Below are entries. Pull out all lines containing "behind".

SUPPLIED RECORDS:
----------------------------------------
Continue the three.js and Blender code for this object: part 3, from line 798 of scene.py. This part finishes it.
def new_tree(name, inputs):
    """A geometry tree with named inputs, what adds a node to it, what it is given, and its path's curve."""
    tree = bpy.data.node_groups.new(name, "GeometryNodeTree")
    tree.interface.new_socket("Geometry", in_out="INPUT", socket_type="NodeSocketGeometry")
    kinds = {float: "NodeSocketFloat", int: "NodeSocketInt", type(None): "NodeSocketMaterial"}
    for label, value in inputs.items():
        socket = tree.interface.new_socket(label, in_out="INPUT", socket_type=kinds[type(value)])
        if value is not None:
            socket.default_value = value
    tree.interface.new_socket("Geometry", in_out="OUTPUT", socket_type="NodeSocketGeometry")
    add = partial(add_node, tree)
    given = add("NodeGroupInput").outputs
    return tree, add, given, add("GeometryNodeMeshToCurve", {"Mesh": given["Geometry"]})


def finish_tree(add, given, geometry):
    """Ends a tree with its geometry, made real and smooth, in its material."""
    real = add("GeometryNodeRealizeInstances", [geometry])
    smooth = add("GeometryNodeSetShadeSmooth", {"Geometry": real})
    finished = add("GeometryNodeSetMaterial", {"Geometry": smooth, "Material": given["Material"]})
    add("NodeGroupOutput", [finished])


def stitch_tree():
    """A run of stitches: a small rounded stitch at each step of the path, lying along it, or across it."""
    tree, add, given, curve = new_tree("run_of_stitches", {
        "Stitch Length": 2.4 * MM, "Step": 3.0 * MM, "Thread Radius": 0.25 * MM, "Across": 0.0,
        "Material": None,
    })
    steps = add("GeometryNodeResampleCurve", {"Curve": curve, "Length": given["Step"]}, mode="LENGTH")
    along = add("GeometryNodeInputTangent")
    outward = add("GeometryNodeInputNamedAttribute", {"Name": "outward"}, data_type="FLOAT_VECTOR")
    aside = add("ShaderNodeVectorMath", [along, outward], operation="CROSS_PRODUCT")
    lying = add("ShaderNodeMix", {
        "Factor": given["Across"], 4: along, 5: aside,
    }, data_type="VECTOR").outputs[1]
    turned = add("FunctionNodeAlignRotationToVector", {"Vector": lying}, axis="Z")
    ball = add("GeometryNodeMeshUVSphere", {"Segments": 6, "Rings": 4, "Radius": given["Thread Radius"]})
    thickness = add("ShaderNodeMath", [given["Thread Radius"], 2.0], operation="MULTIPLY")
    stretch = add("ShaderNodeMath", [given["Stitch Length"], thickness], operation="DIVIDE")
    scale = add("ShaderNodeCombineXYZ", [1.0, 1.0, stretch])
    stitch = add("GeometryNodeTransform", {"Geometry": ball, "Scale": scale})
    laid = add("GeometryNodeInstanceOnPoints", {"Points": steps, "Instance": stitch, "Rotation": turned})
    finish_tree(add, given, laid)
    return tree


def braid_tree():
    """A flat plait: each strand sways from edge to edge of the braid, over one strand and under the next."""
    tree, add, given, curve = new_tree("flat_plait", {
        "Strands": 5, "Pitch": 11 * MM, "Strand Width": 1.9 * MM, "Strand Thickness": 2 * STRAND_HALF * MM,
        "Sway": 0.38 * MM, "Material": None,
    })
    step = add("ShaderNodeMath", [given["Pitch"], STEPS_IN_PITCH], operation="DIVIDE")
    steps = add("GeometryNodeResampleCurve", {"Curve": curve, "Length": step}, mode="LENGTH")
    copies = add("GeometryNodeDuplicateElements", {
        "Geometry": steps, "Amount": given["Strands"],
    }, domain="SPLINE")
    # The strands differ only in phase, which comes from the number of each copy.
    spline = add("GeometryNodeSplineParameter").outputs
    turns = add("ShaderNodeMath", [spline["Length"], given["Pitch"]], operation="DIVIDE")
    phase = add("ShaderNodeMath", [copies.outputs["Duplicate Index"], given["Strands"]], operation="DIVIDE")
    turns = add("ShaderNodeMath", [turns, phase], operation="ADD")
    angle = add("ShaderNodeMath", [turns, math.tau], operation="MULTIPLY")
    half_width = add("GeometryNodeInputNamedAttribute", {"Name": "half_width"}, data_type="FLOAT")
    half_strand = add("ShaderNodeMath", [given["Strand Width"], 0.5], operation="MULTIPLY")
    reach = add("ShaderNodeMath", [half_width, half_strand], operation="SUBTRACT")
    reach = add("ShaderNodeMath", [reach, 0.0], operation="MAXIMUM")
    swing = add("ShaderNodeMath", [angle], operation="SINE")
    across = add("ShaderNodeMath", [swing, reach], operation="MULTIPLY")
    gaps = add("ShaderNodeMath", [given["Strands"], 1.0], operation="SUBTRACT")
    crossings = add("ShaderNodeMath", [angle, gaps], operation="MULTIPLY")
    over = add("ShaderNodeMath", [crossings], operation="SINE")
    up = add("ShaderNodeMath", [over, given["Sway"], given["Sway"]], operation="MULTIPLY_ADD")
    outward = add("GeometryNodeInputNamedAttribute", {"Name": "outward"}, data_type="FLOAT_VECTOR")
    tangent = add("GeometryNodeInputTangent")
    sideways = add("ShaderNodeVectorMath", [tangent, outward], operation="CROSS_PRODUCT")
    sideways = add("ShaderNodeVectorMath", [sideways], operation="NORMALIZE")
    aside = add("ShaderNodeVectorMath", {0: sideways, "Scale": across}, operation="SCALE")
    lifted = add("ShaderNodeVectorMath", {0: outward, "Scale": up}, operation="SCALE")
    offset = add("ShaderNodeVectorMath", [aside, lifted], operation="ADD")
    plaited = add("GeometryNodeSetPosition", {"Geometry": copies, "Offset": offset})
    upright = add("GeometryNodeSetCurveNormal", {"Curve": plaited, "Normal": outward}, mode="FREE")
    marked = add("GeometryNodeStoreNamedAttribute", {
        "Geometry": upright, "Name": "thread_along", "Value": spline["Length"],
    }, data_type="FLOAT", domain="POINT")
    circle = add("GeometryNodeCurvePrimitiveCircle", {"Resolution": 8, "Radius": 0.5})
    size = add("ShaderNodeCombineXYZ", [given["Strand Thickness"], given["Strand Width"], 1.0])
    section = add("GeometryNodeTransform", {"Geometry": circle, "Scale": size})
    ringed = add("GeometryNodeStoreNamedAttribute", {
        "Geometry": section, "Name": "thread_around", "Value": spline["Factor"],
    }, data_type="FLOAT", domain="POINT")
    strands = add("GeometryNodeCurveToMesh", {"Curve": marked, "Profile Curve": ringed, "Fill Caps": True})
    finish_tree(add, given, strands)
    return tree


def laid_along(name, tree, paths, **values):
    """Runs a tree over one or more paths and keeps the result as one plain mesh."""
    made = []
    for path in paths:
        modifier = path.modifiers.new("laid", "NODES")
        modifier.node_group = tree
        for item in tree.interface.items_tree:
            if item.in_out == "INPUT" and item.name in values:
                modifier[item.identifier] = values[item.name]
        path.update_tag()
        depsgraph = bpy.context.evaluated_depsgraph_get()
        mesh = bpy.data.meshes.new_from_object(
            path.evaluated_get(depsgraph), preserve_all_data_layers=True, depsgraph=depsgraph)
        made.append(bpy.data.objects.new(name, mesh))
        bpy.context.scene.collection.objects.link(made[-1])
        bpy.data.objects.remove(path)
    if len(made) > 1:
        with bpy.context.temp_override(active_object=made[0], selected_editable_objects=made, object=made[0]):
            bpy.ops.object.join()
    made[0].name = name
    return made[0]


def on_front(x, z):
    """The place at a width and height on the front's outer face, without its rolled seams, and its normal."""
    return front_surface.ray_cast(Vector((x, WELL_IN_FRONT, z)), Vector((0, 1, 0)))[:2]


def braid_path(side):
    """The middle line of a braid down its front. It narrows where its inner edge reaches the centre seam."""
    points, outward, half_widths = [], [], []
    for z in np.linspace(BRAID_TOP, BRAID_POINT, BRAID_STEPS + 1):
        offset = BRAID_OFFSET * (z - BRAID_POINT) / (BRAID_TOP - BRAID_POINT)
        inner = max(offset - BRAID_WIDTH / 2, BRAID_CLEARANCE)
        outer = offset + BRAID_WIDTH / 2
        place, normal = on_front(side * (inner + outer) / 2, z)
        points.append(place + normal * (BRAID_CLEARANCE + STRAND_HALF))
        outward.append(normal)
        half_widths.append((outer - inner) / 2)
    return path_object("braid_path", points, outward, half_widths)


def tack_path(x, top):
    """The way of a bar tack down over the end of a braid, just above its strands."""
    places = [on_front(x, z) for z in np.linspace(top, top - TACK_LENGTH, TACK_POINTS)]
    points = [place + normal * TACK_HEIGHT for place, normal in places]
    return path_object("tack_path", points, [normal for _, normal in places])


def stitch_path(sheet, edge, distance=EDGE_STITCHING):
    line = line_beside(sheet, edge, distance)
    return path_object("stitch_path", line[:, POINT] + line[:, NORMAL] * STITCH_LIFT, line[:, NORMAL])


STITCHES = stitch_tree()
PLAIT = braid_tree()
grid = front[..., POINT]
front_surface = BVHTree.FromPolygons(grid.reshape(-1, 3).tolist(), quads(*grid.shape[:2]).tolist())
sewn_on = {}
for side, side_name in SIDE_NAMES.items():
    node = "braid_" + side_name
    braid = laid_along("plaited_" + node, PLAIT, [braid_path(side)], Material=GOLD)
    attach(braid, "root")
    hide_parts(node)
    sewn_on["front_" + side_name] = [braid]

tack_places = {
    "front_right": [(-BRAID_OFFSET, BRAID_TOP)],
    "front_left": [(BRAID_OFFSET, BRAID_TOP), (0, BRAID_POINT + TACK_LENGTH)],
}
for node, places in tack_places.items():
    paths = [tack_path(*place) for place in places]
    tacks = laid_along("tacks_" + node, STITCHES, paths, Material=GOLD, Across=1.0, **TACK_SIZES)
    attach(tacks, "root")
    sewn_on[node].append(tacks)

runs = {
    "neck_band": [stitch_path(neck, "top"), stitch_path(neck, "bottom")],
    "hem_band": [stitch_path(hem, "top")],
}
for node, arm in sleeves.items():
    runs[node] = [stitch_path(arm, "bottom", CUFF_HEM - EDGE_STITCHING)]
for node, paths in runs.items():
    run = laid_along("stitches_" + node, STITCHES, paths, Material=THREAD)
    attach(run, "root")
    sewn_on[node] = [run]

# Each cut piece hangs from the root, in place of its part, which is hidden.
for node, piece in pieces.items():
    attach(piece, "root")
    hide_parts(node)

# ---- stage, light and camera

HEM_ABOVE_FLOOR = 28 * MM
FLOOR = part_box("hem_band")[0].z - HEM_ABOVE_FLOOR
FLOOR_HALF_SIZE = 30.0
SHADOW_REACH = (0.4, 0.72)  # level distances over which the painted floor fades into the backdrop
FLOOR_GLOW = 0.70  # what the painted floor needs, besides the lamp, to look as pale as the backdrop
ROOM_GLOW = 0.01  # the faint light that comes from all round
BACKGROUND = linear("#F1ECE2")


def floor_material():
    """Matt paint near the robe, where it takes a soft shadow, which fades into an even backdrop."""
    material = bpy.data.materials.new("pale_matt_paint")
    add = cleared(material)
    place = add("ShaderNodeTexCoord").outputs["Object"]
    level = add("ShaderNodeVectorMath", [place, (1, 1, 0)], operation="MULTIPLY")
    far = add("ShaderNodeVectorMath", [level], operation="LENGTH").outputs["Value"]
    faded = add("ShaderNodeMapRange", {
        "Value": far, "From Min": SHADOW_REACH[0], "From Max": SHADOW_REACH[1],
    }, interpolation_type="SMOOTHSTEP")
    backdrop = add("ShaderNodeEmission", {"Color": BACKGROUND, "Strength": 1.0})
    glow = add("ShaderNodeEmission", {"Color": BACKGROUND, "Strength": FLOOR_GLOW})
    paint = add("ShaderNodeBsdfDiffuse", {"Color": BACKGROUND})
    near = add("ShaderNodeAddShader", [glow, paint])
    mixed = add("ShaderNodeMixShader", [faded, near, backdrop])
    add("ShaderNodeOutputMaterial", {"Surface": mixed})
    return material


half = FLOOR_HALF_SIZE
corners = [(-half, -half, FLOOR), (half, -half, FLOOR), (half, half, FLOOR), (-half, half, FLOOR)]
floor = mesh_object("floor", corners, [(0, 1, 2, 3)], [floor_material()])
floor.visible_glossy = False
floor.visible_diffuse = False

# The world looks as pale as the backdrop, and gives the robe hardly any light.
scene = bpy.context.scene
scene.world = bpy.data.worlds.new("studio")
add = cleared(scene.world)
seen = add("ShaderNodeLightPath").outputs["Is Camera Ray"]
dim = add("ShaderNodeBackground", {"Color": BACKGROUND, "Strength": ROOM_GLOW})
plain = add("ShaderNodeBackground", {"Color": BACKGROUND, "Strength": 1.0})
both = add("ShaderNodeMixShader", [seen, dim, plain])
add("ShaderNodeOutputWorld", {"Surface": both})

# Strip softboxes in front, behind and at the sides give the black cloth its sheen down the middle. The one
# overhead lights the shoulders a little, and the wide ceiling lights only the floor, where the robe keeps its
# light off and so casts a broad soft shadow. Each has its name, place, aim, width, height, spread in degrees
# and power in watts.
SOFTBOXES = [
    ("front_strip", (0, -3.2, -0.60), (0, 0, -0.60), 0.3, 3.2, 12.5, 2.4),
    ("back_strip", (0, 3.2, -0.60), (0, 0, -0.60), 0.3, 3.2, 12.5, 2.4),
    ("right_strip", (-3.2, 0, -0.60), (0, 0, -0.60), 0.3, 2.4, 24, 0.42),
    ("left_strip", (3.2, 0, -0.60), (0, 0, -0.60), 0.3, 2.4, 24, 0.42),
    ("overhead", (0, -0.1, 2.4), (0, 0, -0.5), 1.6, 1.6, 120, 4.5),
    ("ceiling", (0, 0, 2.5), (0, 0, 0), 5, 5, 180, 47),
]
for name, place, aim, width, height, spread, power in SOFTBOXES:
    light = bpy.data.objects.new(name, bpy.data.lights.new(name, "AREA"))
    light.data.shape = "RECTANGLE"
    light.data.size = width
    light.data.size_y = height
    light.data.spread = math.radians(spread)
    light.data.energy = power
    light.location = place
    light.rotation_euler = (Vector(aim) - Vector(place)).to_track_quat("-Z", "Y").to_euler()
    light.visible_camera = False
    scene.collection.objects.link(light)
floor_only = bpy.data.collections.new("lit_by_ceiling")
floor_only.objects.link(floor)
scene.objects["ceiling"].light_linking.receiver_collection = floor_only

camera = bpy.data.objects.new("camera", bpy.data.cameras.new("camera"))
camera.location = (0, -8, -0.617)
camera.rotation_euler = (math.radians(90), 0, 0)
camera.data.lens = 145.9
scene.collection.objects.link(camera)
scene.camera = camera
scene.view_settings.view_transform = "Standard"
----------------------------------------
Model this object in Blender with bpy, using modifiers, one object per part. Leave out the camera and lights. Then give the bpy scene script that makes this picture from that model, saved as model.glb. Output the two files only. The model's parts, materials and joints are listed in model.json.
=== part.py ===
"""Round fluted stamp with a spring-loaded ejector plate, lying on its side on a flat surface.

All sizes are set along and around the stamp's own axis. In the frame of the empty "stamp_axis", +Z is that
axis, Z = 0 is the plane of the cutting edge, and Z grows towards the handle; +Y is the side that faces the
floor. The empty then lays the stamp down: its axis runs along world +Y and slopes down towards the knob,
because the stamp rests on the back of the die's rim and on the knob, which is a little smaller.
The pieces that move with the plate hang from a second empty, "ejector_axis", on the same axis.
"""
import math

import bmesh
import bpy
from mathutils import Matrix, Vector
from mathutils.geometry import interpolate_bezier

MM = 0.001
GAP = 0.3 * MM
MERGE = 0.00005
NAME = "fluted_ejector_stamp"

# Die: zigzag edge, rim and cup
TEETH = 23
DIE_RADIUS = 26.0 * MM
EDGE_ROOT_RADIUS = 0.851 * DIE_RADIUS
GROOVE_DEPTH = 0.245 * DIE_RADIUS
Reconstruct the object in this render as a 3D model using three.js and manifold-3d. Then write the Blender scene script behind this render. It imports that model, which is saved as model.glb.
----------------------------------------
REPLY:
# Strip softboxes in front, behind and at the sides give the black cloth its sheen down the middle. The one
Reconstruct the object in this render as a 3D model using three.js and manifold-3d. Then write the Blender scene script behind this render. It imports that model, which is saved as model.glb.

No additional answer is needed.